- **Records with modeling code**

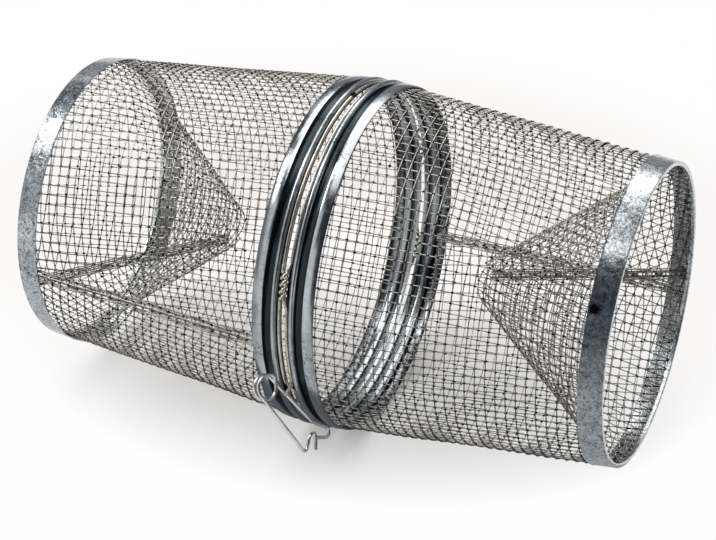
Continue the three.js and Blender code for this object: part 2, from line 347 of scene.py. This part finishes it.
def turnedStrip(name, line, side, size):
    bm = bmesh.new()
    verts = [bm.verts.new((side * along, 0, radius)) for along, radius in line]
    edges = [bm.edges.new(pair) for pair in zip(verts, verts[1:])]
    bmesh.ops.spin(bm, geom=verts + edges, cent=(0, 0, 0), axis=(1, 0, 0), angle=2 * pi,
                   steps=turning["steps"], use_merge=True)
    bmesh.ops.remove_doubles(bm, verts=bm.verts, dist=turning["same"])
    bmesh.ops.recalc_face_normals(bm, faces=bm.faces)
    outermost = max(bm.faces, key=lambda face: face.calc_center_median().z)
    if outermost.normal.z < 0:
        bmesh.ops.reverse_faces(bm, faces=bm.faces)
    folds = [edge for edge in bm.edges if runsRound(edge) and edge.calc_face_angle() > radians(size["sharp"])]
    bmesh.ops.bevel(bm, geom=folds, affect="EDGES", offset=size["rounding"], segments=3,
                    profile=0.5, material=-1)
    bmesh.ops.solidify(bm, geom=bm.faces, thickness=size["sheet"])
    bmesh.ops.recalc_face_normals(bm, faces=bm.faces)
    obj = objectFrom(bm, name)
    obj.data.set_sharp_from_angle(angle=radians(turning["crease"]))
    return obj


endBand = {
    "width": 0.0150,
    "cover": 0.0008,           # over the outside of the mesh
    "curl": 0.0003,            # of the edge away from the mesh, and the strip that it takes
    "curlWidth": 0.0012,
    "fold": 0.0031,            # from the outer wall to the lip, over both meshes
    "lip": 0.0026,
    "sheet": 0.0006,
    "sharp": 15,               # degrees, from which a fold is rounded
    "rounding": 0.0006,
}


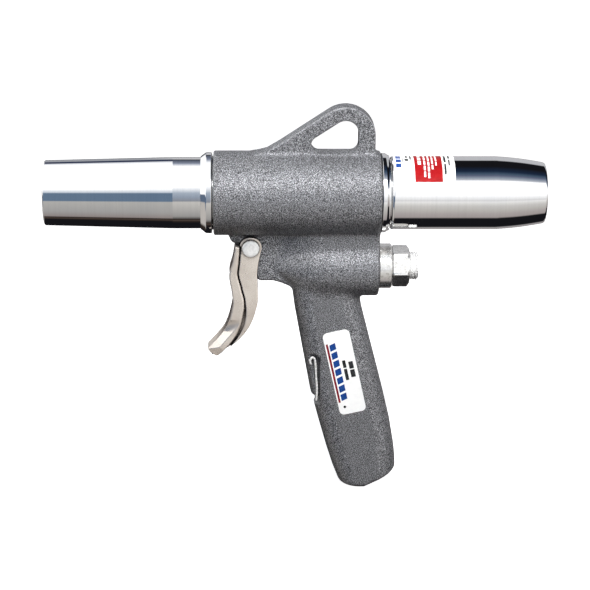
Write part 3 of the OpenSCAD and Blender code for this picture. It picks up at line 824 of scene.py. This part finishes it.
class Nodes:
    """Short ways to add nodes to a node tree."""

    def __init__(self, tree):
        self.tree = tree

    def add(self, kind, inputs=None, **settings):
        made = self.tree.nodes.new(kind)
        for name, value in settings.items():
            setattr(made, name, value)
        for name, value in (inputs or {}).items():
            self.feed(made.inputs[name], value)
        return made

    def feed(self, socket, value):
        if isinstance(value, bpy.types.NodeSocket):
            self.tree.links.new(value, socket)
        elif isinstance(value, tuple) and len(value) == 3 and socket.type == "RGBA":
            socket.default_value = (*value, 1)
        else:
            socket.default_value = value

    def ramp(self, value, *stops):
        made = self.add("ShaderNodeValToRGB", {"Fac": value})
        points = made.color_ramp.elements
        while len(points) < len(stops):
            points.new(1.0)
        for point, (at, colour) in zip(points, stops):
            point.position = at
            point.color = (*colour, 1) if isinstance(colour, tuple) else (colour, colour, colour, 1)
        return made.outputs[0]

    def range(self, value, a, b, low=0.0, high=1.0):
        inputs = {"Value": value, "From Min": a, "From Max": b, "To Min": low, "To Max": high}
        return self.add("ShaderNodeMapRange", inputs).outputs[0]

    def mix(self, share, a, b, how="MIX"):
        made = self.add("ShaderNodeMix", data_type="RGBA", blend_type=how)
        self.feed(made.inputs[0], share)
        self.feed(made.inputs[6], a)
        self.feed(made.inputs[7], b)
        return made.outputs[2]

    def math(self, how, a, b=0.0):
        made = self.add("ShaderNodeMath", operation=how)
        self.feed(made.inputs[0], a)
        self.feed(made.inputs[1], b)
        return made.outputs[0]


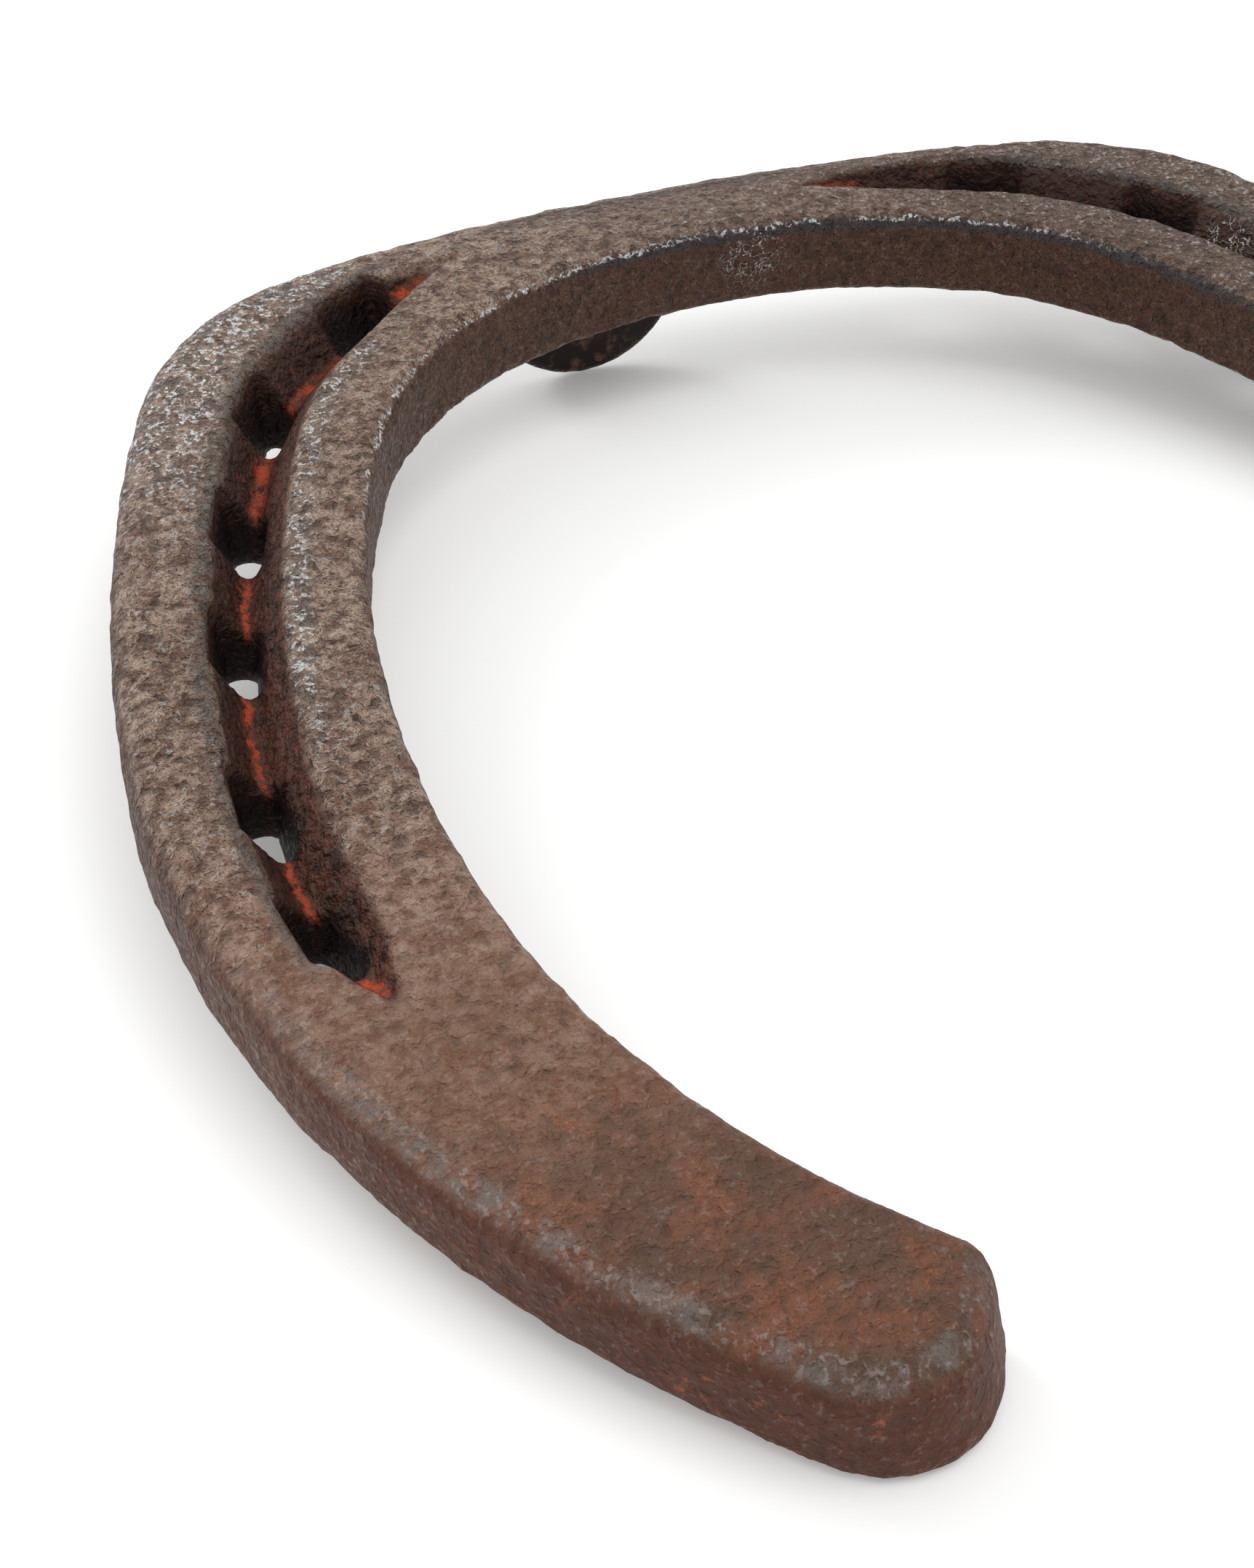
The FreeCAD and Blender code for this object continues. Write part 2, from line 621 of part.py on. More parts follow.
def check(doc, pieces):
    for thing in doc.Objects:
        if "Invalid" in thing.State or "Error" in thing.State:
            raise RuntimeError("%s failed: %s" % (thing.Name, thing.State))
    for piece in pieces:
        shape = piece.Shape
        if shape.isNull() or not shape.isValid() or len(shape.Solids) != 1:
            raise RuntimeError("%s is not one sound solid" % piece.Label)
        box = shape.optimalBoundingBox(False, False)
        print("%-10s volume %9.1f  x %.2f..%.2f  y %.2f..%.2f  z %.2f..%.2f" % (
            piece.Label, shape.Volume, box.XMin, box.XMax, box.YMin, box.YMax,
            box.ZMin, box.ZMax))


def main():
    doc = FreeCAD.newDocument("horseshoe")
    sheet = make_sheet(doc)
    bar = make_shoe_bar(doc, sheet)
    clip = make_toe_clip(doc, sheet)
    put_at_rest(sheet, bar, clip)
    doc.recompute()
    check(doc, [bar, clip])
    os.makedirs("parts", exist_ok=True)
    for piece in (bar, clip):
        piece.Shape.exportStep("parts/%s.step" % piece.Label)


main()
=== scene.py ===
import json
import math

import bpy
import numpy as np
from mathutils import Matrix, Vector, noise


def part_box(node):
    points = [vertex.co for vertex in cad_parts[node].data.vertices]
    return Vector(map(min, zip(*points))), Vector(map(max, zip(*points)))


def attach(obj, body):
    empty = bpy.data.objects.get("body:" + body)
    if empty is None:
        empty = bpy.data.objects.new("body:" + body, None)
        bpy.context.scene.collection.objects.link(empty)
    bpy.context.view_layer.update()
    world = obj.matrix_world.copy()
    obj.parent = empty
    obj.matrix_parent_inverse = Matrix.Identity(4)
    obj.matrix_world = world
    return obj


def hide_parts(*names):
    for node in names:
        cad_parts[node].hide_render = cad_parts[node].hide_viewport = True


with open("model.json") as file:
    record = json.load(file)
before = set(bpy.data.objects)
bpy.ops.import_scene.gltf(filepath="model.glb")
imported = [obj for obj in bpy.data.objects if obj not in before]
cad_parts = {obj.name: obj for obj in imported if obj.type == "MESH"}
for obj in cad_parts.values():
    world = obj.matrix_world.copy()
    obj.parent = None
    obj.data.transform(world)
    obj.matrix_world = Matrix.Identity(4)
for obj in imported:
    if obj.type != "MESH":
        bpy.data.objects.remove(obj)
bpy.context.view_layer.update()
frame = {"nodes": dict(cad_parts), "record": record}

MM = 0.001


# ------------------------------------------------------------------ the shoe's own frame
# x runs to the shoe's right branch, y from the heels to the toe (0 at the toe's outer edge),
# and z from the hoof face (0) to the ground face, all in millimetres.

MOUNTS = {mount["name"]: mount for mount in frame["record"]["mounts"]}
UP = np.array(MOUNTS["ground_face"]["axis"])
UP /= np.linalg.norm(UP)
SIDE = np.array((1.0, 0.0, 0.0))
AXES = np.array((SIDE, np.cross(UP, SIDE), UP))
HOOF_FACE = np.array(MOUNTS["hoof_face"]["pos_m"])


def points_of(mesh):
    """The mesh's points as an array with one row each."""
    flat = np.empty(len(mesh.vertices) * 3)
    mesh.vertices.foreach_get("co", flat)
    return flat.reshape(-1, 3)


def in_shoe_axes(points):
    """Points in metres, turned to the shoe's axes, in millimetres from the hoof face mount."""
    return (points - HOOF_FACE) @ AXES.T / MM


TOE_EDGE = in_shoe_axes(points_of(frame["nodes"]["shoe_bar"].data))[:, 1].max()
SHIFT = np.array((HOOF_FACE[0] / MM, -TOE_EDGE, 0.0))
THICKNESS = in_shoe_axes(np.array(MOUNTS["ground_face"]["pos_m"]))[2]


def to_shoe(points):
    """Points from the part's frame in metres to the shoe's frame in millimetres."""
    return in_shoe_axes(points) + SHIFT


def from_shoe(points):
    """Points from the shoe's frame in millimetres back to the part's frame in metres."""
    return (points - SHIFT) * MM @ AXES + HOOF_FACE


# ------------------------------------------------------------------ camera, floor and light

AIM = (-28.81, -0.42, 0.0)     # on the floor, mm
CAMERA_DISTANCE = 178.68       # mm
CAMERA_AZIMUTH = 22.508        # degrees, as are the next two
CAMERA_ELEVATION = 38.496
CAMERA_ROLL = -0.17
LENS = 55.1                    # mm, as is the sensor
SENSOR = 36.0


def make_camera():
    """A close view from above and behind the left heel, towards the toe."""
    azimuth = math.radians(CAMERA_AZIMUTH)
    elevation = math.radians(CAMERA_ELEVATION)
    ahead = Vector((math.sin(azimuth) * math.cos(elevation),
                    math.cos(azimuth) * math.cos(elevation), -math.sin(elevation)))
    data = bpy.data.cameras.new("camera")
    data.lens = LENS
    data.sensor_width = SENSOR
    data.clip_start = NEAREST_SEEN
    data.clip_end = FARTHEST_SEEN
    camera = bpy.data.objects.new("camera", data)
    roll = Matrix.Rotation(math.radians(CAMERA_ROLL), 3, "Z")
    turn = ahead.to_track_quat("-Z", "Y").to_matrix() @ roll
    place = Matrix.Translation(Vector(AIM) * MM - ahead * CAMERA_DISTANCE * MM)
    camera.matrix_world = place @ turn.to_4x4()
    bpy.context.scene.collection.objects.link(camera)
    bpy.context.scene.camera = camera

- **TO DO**
Exactly reproduce the lines that run from the line bearing "bar = make_shoe_bar(doc, sheet)" through the line bearing "in imported if", with both end lines included.

- **RESPONSE TO THE TASK**
    bar = make_shoe_bar(doc, sheet)
    clip = make_toe_clip(doc, sheet)
    put_at_rest(sheet, bar, clip)
    doc.recompute()
    check(doc, [bar, clip])
    os.makedirs("parts", exist_ok=True)
    for piece in (bar, clip):
        piece.Shape.exportStep("parts/%s.step" % piece.Label)


main()
=== scene.py ===
import json
import math

import bpy
import numpy as np
from mathutils import Matrix, Vector, noise


def part_box(node):
    points = [vertex.co for vertex in cad_parts[node].data.vertices]
    return Vector(map(min, zip(*points))), Vector(map(max, zip(*points)))


def attach(obj, body):
    empty = bpy.data.objects.get("body:" + body)
    if empty is None:
        empty = bpy.data.objects.new("body:" + body, None)
        bpy.context.scene.collection.objects.link(empty)
    bpy.context.view_layer.update()
    world = obj.matrix_world.copy()
    obj.parent = empty
    obj.matrix_parent_inverse = Matrix.Identity(4)
    obj.matrix_world = world
    return obj


def hide_parts(*names):
    for node in names:
        cad_parts[node].hide_render = cad_parts[node].hide_viewport = True


with open("model.json") as file:
    record = json.load(file)
before = set(bpy.data.objects)
bpy.ops.import_scene.gltf(filepath="model.glb")
imported = [obj for obj in bpy.data.objects if obj not in before]
cad_parts = {obj.name: obj for obj in imported if obj.type == "MESH"}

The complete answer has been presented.